I’ve been thinking about all of this quite a lot since I got back to New York and jumped right back into my (slightly obsessive) routine. Let me spell it out for you: 9-5 + Book Promotion + Dating Scene + Social Scene = Exhausted and Winded Writer Who Needs Another Vacation ASAP (!). I go through life, thinking that things are peaceful, until I get whacked in the face by an unexpected low, which sends me spiraling. Instead of removing myself for a moment in order to regroup, I find myself swimming against the current with more furry but less energy. I have a grievance against an inanimate object, that is Time. Somehow, the process of not getting winded by the unexpected turns seemed easier in the water. I’ve found that when applying it to my every day life, this lesson feels harder to place.
Why is that? Why isn’t that easy? I see something that I can apply to my own life, and apply it. It’s really that simple!…Wait, no it’s not. It was easier for me to learn the lesson, obviously, because I was on vacation and I turned off other things. It’s much easier to get winded when things just keep coming. I’m sure the waves didn’t stop crashing down once I got out of the water, but I was no longer experiencing that feeling of being caught in the middle of something that I couldn’t control. And that’s just it: The waves don’t stop. The waves never stop. Sometimes their calmer and sometimes they are harsher, but the natural way of the world is that the water will always end up crashing up against the shore. We just have the illusion that if it’s not happening to us, it must not be happening at all.

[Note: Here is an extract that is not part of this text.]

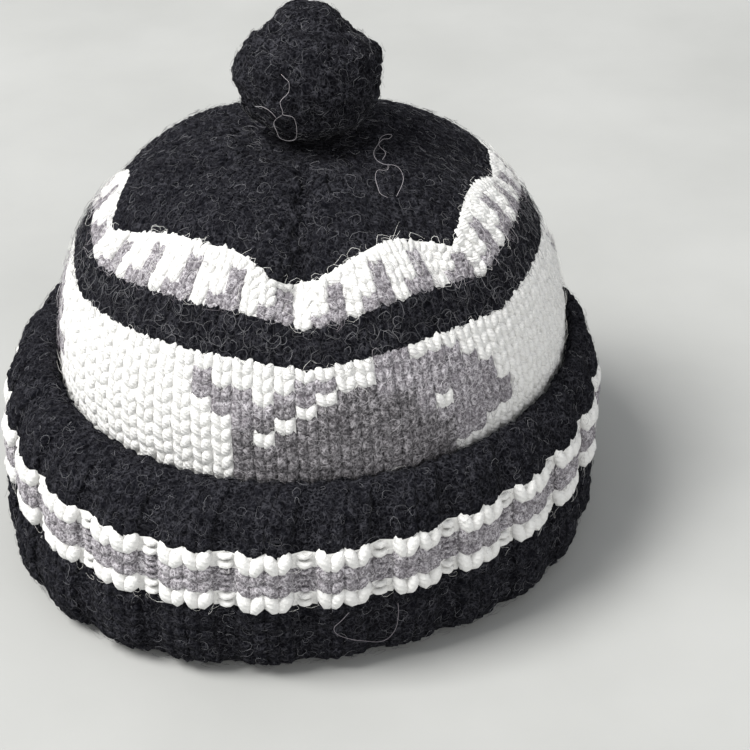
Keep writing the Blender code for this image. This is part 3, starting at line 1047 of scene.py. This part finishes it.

And such is life: The waves never stop. Sometimes days are more pleasant, and sometimes they’re more difficult. Sometimes, it may feel easier to remove yourself from these situations all together. It really depends on how you see yourself, how you view the world, and your plan of ‘attack’ to get past those difficult moments.
I am in the middle of tweaking my mode of survival. I don’t think that life should feel like just a matter of survival. I think it’s about so much more than that, but it takes a very steady surfer to see the beauty of the wave, not just the danger of it. Lately, I’ve been in the thick of things, without a steady mode of getting through it. I’ve allowed every wave to crash over me and take me under, leaving me breathless, winded and ill prepared for the next one which is not far behind. It is hard to see the bigger picture when you’re in the smaller picture. It’s difficult to see a way out when all you know is the now. I’m not exactly sure what my next step is, because every time I think I’ve figured it out, life throws me another curve ball.
Life isn’t meant to be steady and static. If that we’re the case, we’d all might as well be dead. Life will go through ups and downs, and it’s tough. But, it’s also spectacular. It’s beautiful and lovely. The ups and downs are part of the game, and they’ll take you to the right place. They’ll take you to where you need to be.